Der Zürcher Literaturkritiker hat ein Lesebuch mit Highlights seiner eigenen Recherchen zusammengestellt. Entstanden ist eine Zauberkiste vergessener Texte.
Es ist kaum zu glauben, was der Publizist und Literaturwissenschafter Charles Linsmayer für die Schweizer Literatur geleistet hat. 1977 begann er mit seinen editorischen Grosstaten, die zu mittlerweile einhundertdreissig Bänden mit vorwiegend Texten von Schweizer Autoren führten. Geleitet von grosser Entdeckerlust und literarischem Gespür, gibt sich Linsmayer, der demnächst seinen achtzigsten Geburtstag feiert, nicht mit dem zufrieden, was in literarischen Dingen eine – von wem auch immer forcierte – Kanonisierung als gesicherte Erkenntnis verkündet.
Linsmayer weiss, von welchen persönlichen oder verlegerischen Zufällen es abhängt, ob Autorinnen und Autoren eine Art Bestandsgarantie bekommen oder oftmals zu Unrecht vergessen werden. In fünfzig nun in einem Lesebuch versammelten Porträts aus seiner Editionsarbeit präsentiert er Highlights – von Walter Ackermann bis William Wolfensberger –, und selbst wer glaubt, halbwegs einen Überblick dessen zu besitzen, was in den Schweizer Landessprachen während der letzten hundert Jahren geschrieben wurde, kommt nach der Lektüre nicht umhin, Demut an den Tag zu legen und sich seiner eigenen Leselücken bewusst zu werden.
Kleine Seitenhiebe
Von der universitären Literaturwissenschaft wurde Linsmayers Enthusiasmus nicht selten argwöhnisch betrachtet. Zu wenig schien sich seine Auswahl an akademischen Qualitätskriterien zu orientieren. Solche Vorbehalte mögen Linsmayer verletzt haben, aber seinen Eifer konnten sie nicht beeinträchtigen.

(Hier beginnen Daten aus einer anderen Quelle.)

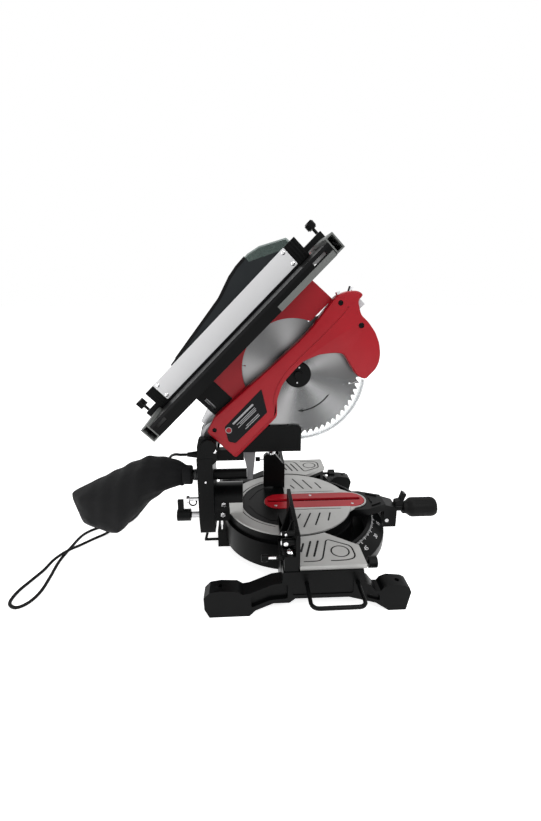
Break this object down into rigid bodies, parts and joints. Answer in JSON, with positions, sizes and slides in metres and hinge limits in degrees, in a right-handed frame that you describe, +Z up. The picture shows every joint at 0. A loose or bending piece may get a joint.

In der Skizze zu Robert Walser schimmert diese Enttäuschung durch, wenn Linsmayer die germanistische Huldigung dieses Autors als Indiz grosser Versäumnisse sieht: «Tatsächlich muss der Walser-Kult im Grunde ein Defizit verdecken, das seit Jahren immer grösser wird und das darin besteht, dass die Schweizer Germanistik die jüngere Literatur des eigenen Landes weitgehend ignoriert und Walsers schweizerischen Zeitgenossen keinerlei Interesse entgegenbringt.» Aufwendig kommentierte Editionen hätten so nicht zuletzt das Ziel, den «Nachweis der Subventionsberechtigung» zu erbringen.

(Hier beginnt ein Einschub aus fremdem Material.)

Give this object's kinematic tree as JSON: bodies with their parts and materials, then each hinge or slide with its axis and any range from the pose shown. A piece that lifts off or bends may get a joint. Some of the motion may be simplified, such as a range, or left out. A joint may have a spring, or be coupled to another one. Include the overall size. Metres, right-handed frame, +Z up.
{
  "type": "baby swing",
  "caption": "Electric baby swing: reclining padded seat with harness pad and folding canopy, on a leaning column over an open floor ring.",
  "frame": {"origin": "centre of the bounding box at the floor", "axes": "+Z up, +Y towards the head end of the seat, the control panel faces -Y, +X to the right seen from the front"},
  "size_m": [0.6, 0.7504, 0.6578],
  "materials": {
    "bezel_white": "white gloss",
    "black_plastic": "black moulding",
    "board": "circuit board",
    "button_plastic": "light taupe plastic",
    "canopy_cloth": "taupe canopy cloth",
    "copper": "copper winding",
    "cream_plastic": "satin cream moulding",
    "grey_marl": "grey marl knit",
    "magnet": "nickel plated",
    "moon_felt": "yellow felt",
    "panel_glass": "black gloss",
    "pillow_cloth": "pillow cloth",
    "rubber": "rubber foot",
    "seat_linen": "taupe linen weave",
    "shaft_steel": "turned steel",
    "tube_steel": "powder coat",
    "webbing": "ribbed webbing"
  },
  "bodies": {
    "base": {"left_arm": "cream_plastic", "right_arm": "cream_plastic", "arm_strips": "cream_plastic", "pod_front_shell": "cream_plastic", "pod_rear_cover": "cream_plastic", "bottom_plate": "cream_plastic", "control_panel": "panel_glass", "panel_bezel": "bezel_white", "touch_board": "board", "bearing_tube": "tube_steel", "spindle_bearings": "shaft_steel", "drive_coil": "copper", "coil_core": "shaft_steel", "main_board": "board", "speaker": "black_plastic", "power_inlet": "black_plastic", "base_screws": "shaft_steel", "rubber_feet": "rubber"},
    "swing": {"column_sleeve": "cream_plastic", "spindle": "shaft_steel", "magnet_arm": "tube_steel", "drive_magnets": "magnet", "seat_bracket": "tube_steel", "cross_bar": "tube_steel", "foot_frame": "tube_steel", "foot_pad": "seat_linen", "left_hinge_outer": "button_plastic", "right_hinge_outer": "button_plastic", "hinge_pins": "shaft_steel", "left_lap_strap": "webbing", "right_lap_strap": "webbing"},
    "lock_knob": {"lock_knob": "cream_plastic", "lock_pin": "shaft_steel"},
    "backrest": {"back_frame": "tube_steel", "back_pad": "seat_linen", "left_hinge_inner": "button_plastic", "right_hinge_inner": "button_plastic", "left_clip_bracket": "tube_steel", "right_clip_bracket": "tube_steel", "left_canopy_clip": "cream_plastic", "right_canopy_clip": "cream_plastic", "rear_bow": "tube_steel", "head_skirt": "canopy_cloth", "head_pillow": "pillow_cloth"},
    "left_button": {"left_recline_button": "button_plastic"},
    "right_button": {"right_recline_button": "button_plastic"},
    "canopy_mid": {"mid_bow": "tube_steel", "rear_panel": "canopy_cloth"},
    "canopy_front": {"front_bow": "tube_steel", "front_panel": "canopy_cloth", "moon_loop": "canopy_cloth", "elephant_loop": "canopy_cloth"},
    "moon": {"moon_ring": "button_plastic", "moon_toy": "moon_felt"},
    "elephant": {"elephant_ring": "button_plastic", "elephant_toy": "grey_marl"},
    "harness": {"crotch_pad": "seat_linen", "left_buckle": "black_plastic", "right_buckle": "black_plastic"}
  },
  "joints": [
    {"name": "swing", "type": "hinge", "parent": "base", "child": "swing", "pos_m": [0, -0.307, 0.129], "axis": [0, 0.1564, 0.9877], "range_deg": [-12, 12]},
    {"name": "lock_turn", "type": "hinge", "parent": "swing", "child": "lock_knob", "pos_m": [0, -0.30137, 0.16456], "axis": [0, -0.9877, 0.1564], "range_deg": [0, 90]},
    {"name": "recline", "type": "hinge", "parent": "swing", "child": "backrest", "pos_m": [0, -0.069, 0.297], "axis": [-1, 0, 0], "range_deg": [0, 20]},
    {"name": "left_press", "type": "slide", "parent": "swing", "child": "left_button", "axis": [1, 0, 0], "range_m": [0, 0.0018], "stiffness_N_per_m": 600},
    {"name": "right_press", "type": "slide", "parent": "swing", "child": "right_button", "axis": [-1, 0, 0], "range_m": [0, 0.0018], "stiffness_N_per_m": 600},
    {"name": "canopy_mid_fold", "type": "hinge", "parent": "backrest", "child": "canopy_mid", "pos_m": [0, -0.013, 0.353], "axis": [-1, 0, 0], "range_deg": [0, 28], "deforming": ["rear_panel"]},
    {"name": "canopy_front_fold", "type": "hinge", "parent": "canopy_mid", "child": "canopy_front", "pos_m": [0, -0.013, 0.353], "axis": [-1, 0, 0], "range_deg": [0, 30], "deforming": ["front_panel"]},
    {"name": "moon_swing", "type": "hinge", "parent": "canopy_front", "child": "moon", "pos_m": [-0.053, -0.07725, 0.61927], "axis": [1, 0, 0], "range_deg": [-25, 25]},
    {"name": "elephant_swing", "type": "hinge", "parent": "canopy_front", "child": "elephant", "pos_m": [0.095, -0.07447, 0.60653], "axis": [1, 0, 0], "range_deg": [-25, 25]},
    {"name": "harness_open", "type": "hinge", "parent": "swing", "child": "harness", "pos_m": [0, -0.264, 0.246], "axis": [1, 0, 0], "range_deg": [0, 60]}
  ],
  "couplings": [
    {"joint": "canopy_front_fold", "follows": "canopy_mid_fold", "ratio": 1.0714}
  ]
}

Sein neustes Lesebuch tritt solcher Idiosynkrasie mit der Evidenz konkreter Anschauung entgegen. Geschliffenen biobibliografischen Kurzporträts schliessen sich klug ausgewählte Textauszüge an, angereichert durch Illustrationen und mitunter grossartige Fotodokumente.
Wunderbar ist da zum Beispiel das Bild der 89-jährigen Helen Meier, die lachend im Trogener Bähnli sitzt. Ebenso erfrischend ist das Bild der jungen Jeanne Hersch, die dem späteren thailändischen König Bhumibol offenbar Wichtiges ins Ohr raunt. Ein Zeitdokument gar die Aufnahme vom greisen neugierigen Maurice Chappaz, der sich von Linsmayer die Wunderwelt eines Mobiltelefons zeigen lässt.
Eine Schatztruhe
In einem knappen Nachwort bemüht sich Linsmayer darum, ein verbindendes Element der von ihm ausgewählten Autoren herauszuarbeiten. Sie alle hätten das Schreiben als existenzielle Notwendigkeit verstanden und traumatische Erlebnisse in einen «kreativen Effort» umzumünzen versucht. Das überzeugt in vielen Fällen, obschon für politisch-dokumentarische Textformen oder Sprachexperimentelles in dieser Perspektive wenig Platz bleibt.
Dennoch: Dieses Lesebuch ist eine Fundgrube, eine wahre Schatztruhe. Linsmayers überschwängliche Begeisterung, die immer wieder zu wahren Lobeshymnen führt, ist ansteckend. Ob zum Beispiel Max Pulvers Roman «Himmelpfortgasse» wirklich «einer der wichtigsten Romane des 20. Jahrhunderts» ist, wird bei nächster Gelegenheit zu überprüfen sein.
Charles Linsmayer: Die andere Schweizer Literatur. Die Highlights von Charles Linsmayers biografisch-editorischer Tätigkeit. Ein Lesebuch. Th.-Gut-Verlag, Zürich 2025. 648 S., Fr. 43.90.